Future 3: Open Ecosystem
The most promising but most difficult future involves creating truly open, interoperable embedded finance ecosystems where multiple providers can compete on equal terms, platforms of all sizes can integrate financial services, and consumers can move seamlessly between different services.
This future requires coordinated action from regulators, infrastructure providers, and platforms, including standardized APIs, clear regulatory frameworks, robust consumer protections, and investment in shared infrastructure.
The Choice Facing African Markets
The choice ahead is not whether to embrace embedded finance. That decision has already been made by the market. In 2025, embedded financial services are appearing across African commerce, whether regulators, incumbents, or observers are ready for them or not.

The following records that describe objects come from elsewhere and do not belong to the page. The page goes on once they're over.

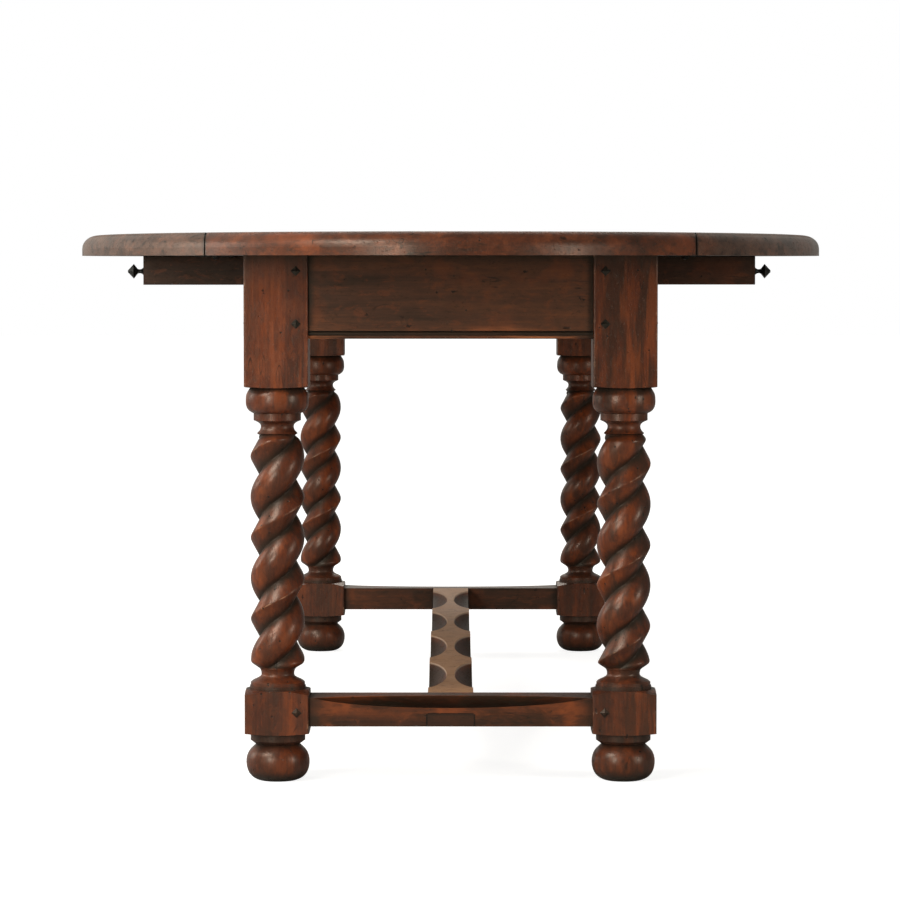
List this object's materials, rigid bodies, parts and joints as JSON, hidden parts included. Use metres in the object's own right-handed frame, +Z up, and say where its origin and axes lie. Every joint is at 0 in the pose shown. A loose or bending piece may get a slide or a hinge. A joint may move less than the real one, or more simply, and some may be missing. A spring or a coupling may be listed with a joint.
{
  "type": "drop-leaf dining table",
  "caption": "Oval dining table with two drop leaves on slide-out bearers, double-twist legs with bun feet, moulded aprons and a worn H stretcher.",
  "frame": {"origin": "on the floor below the middle of the top", "axes": "+X across the table, +Y along it away from the front end, +Z up"},
  "size_m": [1.19, 2.3799, 0.775],
  "materials": {
    "top_wood": "antiqued wax polish, dark and worn at the edges",
    "frame_wood": "antiqued wax polish with dents and dark streaks",
    "stretcher_wood": "antiqued wax polish, rubbed pale in the hollows",
    "inner_wood": "stained, unpolished",
    "peg_wood": "blackened, waxed",
    "black_iron": "blackened, satin",
    "screw_steel": "dull"
  },
  "bodies": {
    "frame": {"top_center": "top_wood", "leg_front_left": "frame_wood", "bun_foot_front_left": "frame_wood", "leg_front_right": "frame_wood", "bun_foot_front_right": "frame_wood", "leg_rear_left": "frame_wood", "bun_foot_rear_left": "frame_wood", "leg_rear_right": "frame_wood", "bun_foot_rear_right": "frame_wood", "end_apron_front": "frame_wood", "end_apron_rear": "frame_wood", "side_apron_left": "frame_wood", "side_apron_right": "frame_wood", "end_stretcher_front": "stretcher_wood", "end_stretcher_rear": "stretcher_wood", "long_stretcher": "stretcher_wood", "center_rail": "inner_wood", "corner_blocks": "inner_wood", "top_buttons": "inner_wood", "end_apron_pegs": "peg_wood", "side_apron_pegs": "peg_wood", "stretcher_pegs": "peg_wood", "lap_pegs": "peg_wood", "fixed_hinge_plates_left": "black_iron", "fixed_hinge_plates_right": "black_iron", "hinge_pins_left": "black_iron", "hinge_pins_right": "black_iron", "corner_block_screws": "screw_steel", "top_button_screws": "screw_steel", "fixed_hinge_screws": "screw_steel"},
    "leaf_left": {"leaf_left": "top_wood", "leaf_hinge_plates_left": "black_iron", "leaf_hinge_screws_left": "screw_steel"},
    "leaf_right": {"leaf_right": "top_wood", "leaf_hinge_plates_right": "black_iron", "leaf_hinge_screws_right": "screw_steel"},
    "loper_front_left": {"loper_front_left": "frame_wood", "loper_knob_front_left": "black_iron", "loper_stops_front_left": "inner_wood"},
    "loper_front_right": {"loper_front_right": "frame_wood", "loper_knob_front_right": "black_iron", "loper_stops_front_right": "inner_wood"},
    "loper_rear_left": {"loper_rear_left": "frame_wood", "loper_knob_rear_left": "black_iron", "loper_stops_rear_left": "inner_wood"},
    "loper_rear_right": {"loper_rear_right": "frame_wood", "loper_knob_rear_right": "black_iron", "loper_stops_rear_right": "inner_wood"}
  },
  "joints": [
    {"name": "leaf_left_hinge", "type": "hinge", "parent": "frame", "child": "leaf_left", "pos_m": [-0.3413, 0, 0.74], "axis": [0, 1, 0], "range_deg": [0, 2]},
    {"name": "leaf_right_hinge", "type": "hinge", "parent": "frame", "child": "leaf_right", "pos_m": [0.3413, 0, 0.74], "axis": [0, -1, 0], "range_deg": [0, 2]},
    {"name": "loper_front_left_slide", "type": "slide", "parent": "frame", "child": "loper_front_left", "axis": [-1, 0, 0], "range_m": [-0.168, 0]},
    {"name": "loper_front_right_slide", "type": "slide", "parent": "frame", "child": "loper_front_right", "axis": [1, 0, 0], "range_m": [-0.168, 0]},
    {"name": "loper_rear_left_slide", "type": "slide", "parent": "frame", "child": "loper_rear_left", "axis": [-1, 0, 0], "range_m": [-0.168, 0]},
    {"name": "loper_rear_right_slide", "type": "slide", "parent": "frame", "child": "loper_rear_right", "axis": [1, 0, 0], "range_m": [-0.168, 0]}
  ]
}
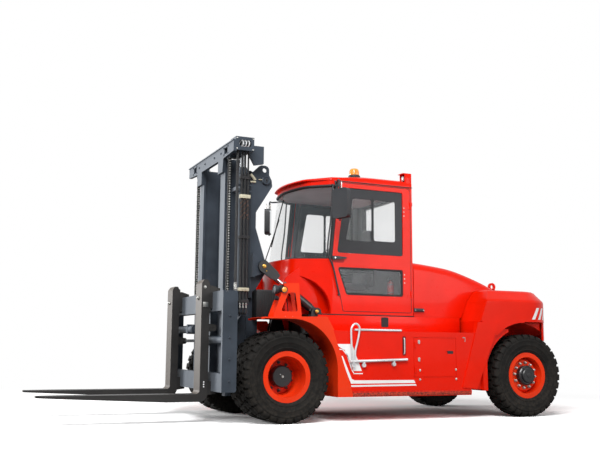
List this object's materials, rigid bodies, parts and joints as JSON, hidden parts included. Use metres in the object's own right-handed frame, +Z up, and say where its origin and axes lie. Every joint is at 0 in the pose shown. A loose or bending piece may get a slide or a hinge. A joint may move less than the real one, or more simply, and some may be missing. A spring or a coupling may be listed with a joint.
{
  "type": "counterbalance forklift",
  "caption": "Heavy counterbalance forklift with closed cab, two-stage mast, sliding forks, dual drive wheels and a steered rear axle.",
  "frame": {"origin": "middle of the overall length and width, on the ground", "axes": "+X ahead towards the forks, +Y to the driver's left, +Z up"},
  "size_m": [6.923, 2.502, 3.455],
  "materials": {
    "body_red": "gloss red-orange paint",
    "trim_orange": "satin orange-red paint",
    "mast_slate": "satin slate paint",
    "fork_black": "black paint",
    "chassis_dark": "dark satin paint",
    "hub_black": "black gloss paint",
    "tyre_rubber": "moulded rubber",
    "hose_rubber": "hose rubber",
    "rod_chrome": "ground and plated",
    "bare_steel": "oiled steel",
    "step_silver": "silver finish",
    "cab_glass": "tinted safety glass",
    "seat_cloth": "woven seat cover",
    "black_plastic": "grained",
    "lamp_plastic": "clear and amber lenses"
  },
  "bodies": {
    "chassis": {"frame": "chassis_dark", "engine_block": "chassis_dark", "front_axle": "chassis_dark", "steer_axle": "chassis_dark", "left_side_box": "body_red", "right_side_box": "body_red", "front_fenders": "trim_orange", "lamp_brackets": "trim_orange", "counterweight": "body_red", "tow_pin": "bare_steel", "cab_shell": "body_red", "cab_glass": "cab_glass", "cab_roof": "body_red", "operator_seat": "seat_cloth", "cab_consoles": "black_plastic", "mirrors": "black_plastic", "lamps": "lamp_plastic", "step_rails": "step_silver"},
    "front_left_wheel": {"front_left_tyres": "tyre_rubber", "front_left_rims": "trim_orange", "front_left_hub": "hub_black"},
    "front_right_wheel": {"front_right_tyres": "tyre_rubber", "front_right_rims": "trim_orange", "front_right_hub": "hub_black"},
    "knuckle_left": {"steer_knuckle_left": "chassis_dark"},
    "knuckle_right": {"steer_knuckle_right": "chassis_dark"},
    "rear_left_wheel": {"rear_left_tyre": "tyre_rubber", "rear_left_rim": "trim_orange", "rear_left_hub": "hub_black"},
    "rear_right_wheel": {"rear_right_tyre": "tyre_rubber", "rear_right_rim": "trim_orange", "rear_right_hub": "hub_black"},
    "engine_hood": {"hood": "body_red"},
    "left_door": {"cab_door_left": "body_red", "door_glass_left": "cab_glass"},
    "right_door": {"cab_door_right": "body_red", "door_glass_right": "cab_glass"},
    "compartment_door": {"side_box_door": "body_red"},
    "steering": {"steering_wheel": "black_plastic"},
    "mast_base": {"outer_mast": "mast_slate", "mast_side_plates": "mast_slate", "cylinder_brackets": "mast_slate", "lift_cylinders": "mast_slate", "mast_hoses": "hose_rubber", "chains_rear": "bare_steel", "hoses_rear": "hose_rubber"},
    "mast_upper": {"inner_mast": "mast_slate", "lift_rods": "rod_chrome", "mast_sheaves": "bare_steel", "chains_front": "bare_steel", "hoses_front": "hose_rubber"},
    "fork_carriage": {"carriage": "mast_slate", "positioner_cylinders": "mast_slate"},
    "left_fork": {"fork_left": "fork_black", "positioner_rod_left": "rod_chrome"},
    "right_fork": {"fork_right": "fork_black", "positioner_rod_right": "rod_chrome"},
    "tilt_barrels": {"tilt_cylinder_barrels": "fork_black"},
    "tilt_rods": {"tilt_cylinder_rods": "rod_chrome"}
  },
  "joints": [
    {"name": "mast_tilt", "type": "hinge", "parent": "chassis", "child": "mast_base", "pos_m": [0.8785, 0, 0.5], "axis": [0, 1, 0], "range_deg": [-12, 6]},
    {"name": "tilt_barrel_swing", "type": "hinge", "parent": "chassis", "child": "tilt_barrels", "pos_m": [0.0785, 0, 1.345], "axis": [0, 1, 0], "range_deg": [-10.9, 5.5]},
    {"name": "tilt_rod_stroke", "type": "slide", "parent": "tilt_barrels", "child": "tilt_rods", "axis": [0.8078, 0, 0.5895], "range_m": [-0.2445, 0.1225]},
    {"name": "mast_lift", "type": "slide", "parent": "mast_base", "child": "mast_upper", "axis": [0, 0, 1], "range_m": [-0.12, 1.6], "deforming": ["chains_rear", "hoses_rear"]},
    {"name": "carriage_lift", "type": "slide", "parent": "mast_upper", "child": "fork_carriage", "axis": [0, 0, 1], "range_m": [-0.12, 1.6], "deforming": ["chains_front", "hoses_front"]},
    {"name": "left_fork_shift", "type": "slide", "parent": "fork_carriage", "child": "left_fork", "axis": [0, 1, 0], "range_m": [-0.44, 0.36]},
    {"name": "right_fork_shift", "type": "slide", "parent": "fork_carriage", "child": "right_fork", "axis": [0, -1, 0], "range_m": [-0.44, 0.36]},
    {"name": "front_left_roll", "type": "hinge", "parent": "chassis", "child": "front_left_wheel", "pos_m": [0.6785, 0.893, 0.545], "axis": [0, 1, 0], "continuous": true},
    {"name": "steer_left", "type": "hinge", "parent": "chassis", "child": "knuckle_left", "pos_m": [-2.8215, 0.93, 0.545], "axis": [0, 0, 1], "range_deg": [-60, 60]},
    {"name": "rear_left_roll", "type": "hinge", "parent": "knuckle_left", "child": "rear_left_wheel", "pos_m": [-2.8215, 1.093, 0.545], "axis": [0, 1, 0], "continuous": true},
    {"name": "left_door_swing", "type": "hinge", "parent": "chassis", "child": "left_door", "pos_m": [-1.3015, 0.758, 2.2], "axis": [0, 0, 1], "range_deg": [0, 85]},
    {"name": "front_right_roll", "type": "hinge", "parent": "chassis", "child": "front_right_wheel", "pos_m": [0.6785, -0.893, 0.545], "axis": [0, 1, 0], "continuous": true},
    {"name": "steer_right", "type": "hinge", "parent": "chassis", "child": "knuckle_right", "pos_m": [-2.8215, -0.93, 0.545], "axis": [0, 0, 1], "range_deg": [-60, 60]},
    {"name": "rear_right_roll", "type": "hinge", "parent": "knuckle_right", "child": "rear_right_wheel", "pos_m": [-2.8215, -1.093, 0.545], "axis": [0, 1, 0], "continuous": true},
    {"name": "right_door_swing", "type": "hinge", "parent": "chassis", "child": "right_door", "pos_m": [-1.3015, -0.758, 2.2], "axis": [0, 0, -1], "range_deg": [0, 85]},
    {"name": "hood_lift", "type": "hinge", "parent": "chassis", "child": "engine_hood", "pos_m": [-2.9375, 0, 1.59], "axis": [0, -1, 0], "range_deg": [0, 45]},
    {"name": "compartment_door_swing", "type": "hinge", "parent": "chassis", "child": "compartment_door", "pos_m": [-1.0735, 1.208, 0.78], "axis": [0, 0, -1], "range_deg": [0, 95]},
    {"name": "steering_wheel_turn", "type": "hinge", "parent": "chassis", "child": "steering", "pos_m": [0.0185, 0, 2.0003], "axis": [-0.4695, 0, 0.8829], "range_deg": [-300, 300]}
  ],
  "couplings": [
    {"joint": "tilt_barrel_swing", "follows": "mast_tilt", "ratio": 0.89},
    {"joint": "tilt_rod_stroke", "follows": "mast_tilt", "m_per_rad": 1.16},
    {"joint": "carriage_lift", "follows": "mast_lift", "ratio": 1},
    {"joint": "steer_right", "follows": "steer_left", "ratio": 1},
    {"joint": "steering_wheel_turn", "follows": "steer_left", "ratio": -5}
  ]
}
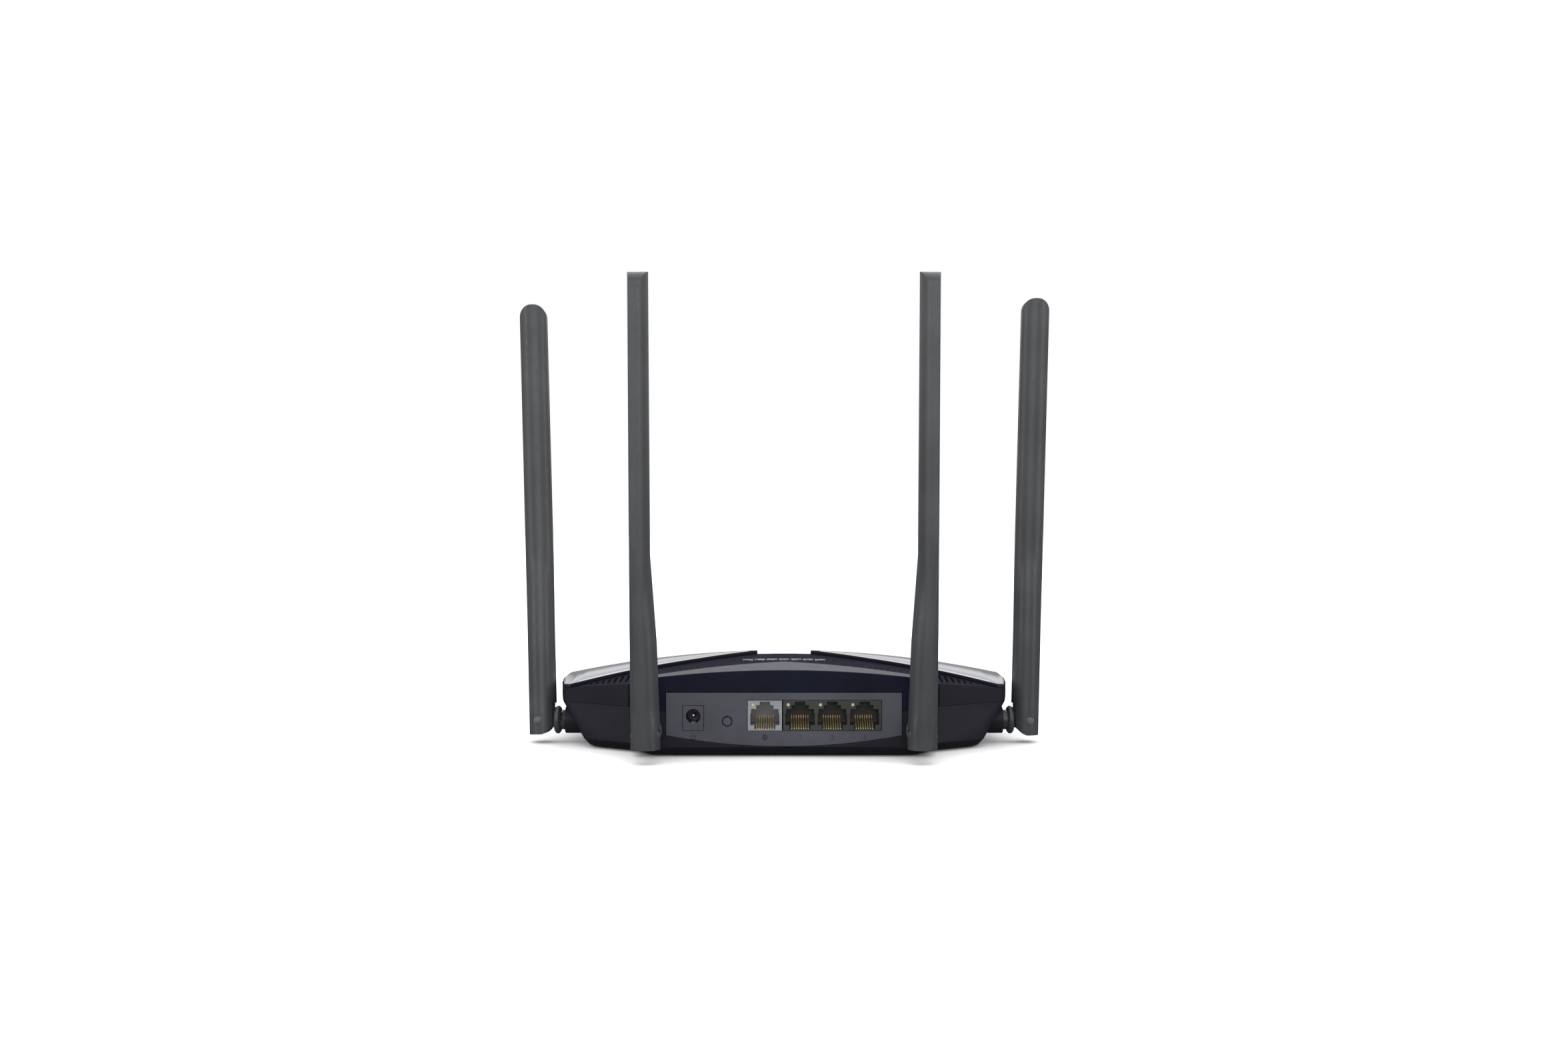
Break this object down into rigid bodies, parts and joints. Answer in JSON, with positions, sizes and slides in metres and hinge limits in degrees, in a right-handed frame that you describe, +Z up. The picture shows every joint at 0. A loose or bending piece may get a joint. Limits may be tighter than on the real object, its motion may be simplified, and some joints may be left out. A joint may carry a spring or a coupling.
{
  "type": "wireless router",
  "caption": "Free-standing wireless router with a low faceted casing, glossy wing panels, a rear socket panel and fold-up swivel antennas.",
  "frame": {"origin": "on the desk, on the casing's middle plane, under the middle of the whole router with its antennas up to within 1.5 mm: the left side antenna leans out slightly more than the right one", "axes": "+Z up, -Y towards the socket side, +Y towards the front edge, +X to the right when facing the sockets"},
  "size_m": [0.2474, 0.1718, 0.2072],
  "materials": {
    "casing_matte": "fine matte texture",
    "casing_gloss": "polished gloss",
    "port_panel": "satin",
    "antenna_plastic": "satin fine grain",
    "pin_plastic": "satin",
    "wan_shell": "satin",
    "lan_shell": "satin",
    "contact_gold": "gold plated",
    "light_lens": "frosted",
    "silver_trim": "satin silver",
    "rubber": "matte",
    "steel": "nickel plated",
    "board_green": "solder mask",
    "heat_sink": "extruded",
    "thermal_pad": "soft",
    "chip_black": "moulded epoxy",
    "capacitor": "sleeved can",
    "coax": "jacket"
  },
  "bodies": {
    "chassis": {"antenna_connectors": "contact_gold", "board_screws": "steel", "bottom_cover": "casing_matte", "case_screws": "steel", "electrolytic_capacitors": "capacitor", "heat_sink": "heat_sink", "lan_jack_contacts": "contact_gold", "lan_jack_housing": "lan_shell", "left_wing_panel": "casing_gloss", "main_board": "board_green", "memory_chip": "chip_black", "network_transformers": "chip_black", "port_lights": "light_lens", "power_inductors": "chip_black", "power_inlet_body": "port_panel", "power_inlet_pin": "steel", "power_inlet_spring": "steel", "processor_chip": "chip_black", "radio_chips": "chip_black", "radio_shields": "steel", "rear_left_antenna_lead": "coax", "rear_left_antenna_socket": "casing_matte", "rear_port_panel": "port_panel", "rear_right_antenna_lead": "coax", "rear_right_antenna_socket": "casing_matte", "reset_switch": "chip_black", "right_wing_panel": "casing_gloss", "rubber_feet": "rubber", "side_left_antenna_lead": "coax", "side_left_antenna_socket": "casing_matte", "side_right_antenna_lead": "coax", "side_right_antenna_socket": "casing_matte", "silver_trim": "silver_trim", "status_lamps": "light_lens", "status_light_pipe": "light_lens", "thermal_pad": "thermal_pad", "top_cover": "casing_matte", "wan_jack_contacts": "contact_gold", "wan_jack_housing": "wan_shell"},
    "rear_left_hub": {"rear_left_antenna_hub": "antenna_plastic"},
    "rear_left_blade": {"rear_left_antenna_blade_front": "antenna_plastic", "rear_left_antenna_blade_back": "antenna_plastic", "rear_left_antenna_hinge_pin": "pin_plastic", "rear_left_antenna_element": "board_green"},
    "rear_right_hub": {"rear_right_antenna_hub": "antenna_plastic"},
    "rear_right_blade": {"rear_right_antenna_blade_front": "antenna_plastic", "rear_right_antenna_blade_back": "antenna_plastic", "rear_right_antenna_hinge_pin": "pin_plastic", "rear_right_antenna_element": "board_green"},
    "side_left_hub": {"side_left_antenna_hub": "antenna_plastic"},
    "side_left_blade": {"side_left_antenna_blade_front": "antenna_plastic", "side_left_antenna_blade_back": "antenna_plastic", "side_left_antenna_hinge_pin": "pin_plastic", "side_left_antenna_element": "board_green"},
    "side_right_hub": {"side_right_antenna_hub": "antenna_plastic"},
    "side_right_blade": {"side_right_antenna_blade_front": "antenna_plastic", "side_right_antenna_blade_back": "antenna_plastic", "side_right_antenna_hinge_pin": "pin_plastic", "side_right_antenna_element": "board_green"},
    "reset_button": {"reset_button_cap": "port_panel"}
  },
  "joints": [
    {"name": "rear_left_swivel", "type": "hinge", "parent": "chassis", "child": "rear_left_hub", "pos_m": [-0.0584, -0.0812, 0.0128], "axis": [0, 1, 0], "range_deg": [-89.65, 30]},
    {"name": "rear_left_fold", "type": "hinge", "parent": "rear_left_hub", "child": "rear_left_blade", "pos_m": [-0.0584, -0.0812, 0.0128], "axis": [1, 0, 0.0061], "range_deg": [0, 90]},
    {"name": "side_left_swivel", "type": "hinge", "parent": "chassis", "child": "side_left_hub", "pos_m": [-0.1129, -0.0167, 0.0103], "axis": [1, 0, 0], "range_deg": [-85, 95]},
    {"name": "side_left_fold", "type": "hinge", "parent": "side_left_hub", "child": "side_left_blade", "pos_m": [-0.1129, -0.0167, 0.0103], "axis": [0, -0.9962, 0.0872], "range_deg": [-2.2, 87.8]},
    {"name": "rear_right_swivel", "type": "hinge", "parent": "chassis", "child": "rear_right_hub", "pos_m": [0.0584, -0.0812, 0.0128], "axis": [0, -1, 0], "range_deg": [-89.65, 30]},
    {"name": "rear_right_fold", "type": "hinge", "parent": "rear_right_hub", "child": "rear_right_blade", "pos_m": [0.0584, -0.0812, 0.0128], "axis": [1, 0, -0.0061], "range_deg": [0, 90]},
    {"name": "side_right_swivel", "type": "hinge", "parent": "chassis", "child": "side_right_hub", "pos_m": [0.1129, -0.0167, 0.0103], "axis": [1, 0, 0], "range_deg": [-90, 90]},
    {"name": "side_right_fold", "type": "hinge", "parent": "side_right_hub", "child": "side_right_blade", "pos_m": [0.1129, -0.0167, 0.0103], "axis": [0, 1, 0], "range_deg": [-1.5, 88.5]},
    {"name": "reset_press", "type": "slide", "parent": "chassis", "child": "reset_button", "axis": [0, 1, 0], "range_m": [0, 0.0006], "stiffness_N_per_m": 400, "springref_m": -0.0005}
  ]
}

The real choice is how to shape this transformation. Will African markets create the regulatory clarity, infrastructure standards, and consumer protections that enable embedded finance to reach its full potential? Or will growth happen in ways that maximize short-term innovation while creating long-term fragmentation and risk?
As one analysis notes, "If embedded finance is supported with the right infrastructure, security frameworks, and regulatory clarity, it can accelerate financial inclusion faster than any standalone bank ever could. If not, it could create blind spots big enough to threaten the stability it helped build."
The signals are clear. Embedded finance is no longer a buzzword whispered in fintech circles. It is already part of the infrastructure that facilitates money movement across African markets. It lives inside apps, platforms, and everyday experiences; quietly, efficiently, and at massive scale.
Policymakers, platform builders, and infrastructure providers now face a strategic moment. The decisions made in 2025 and 2026 about standards, regulations, and infrastructure investments will determine whether Africa's embedded finance revolution fulfills its promise or falls short of its potential.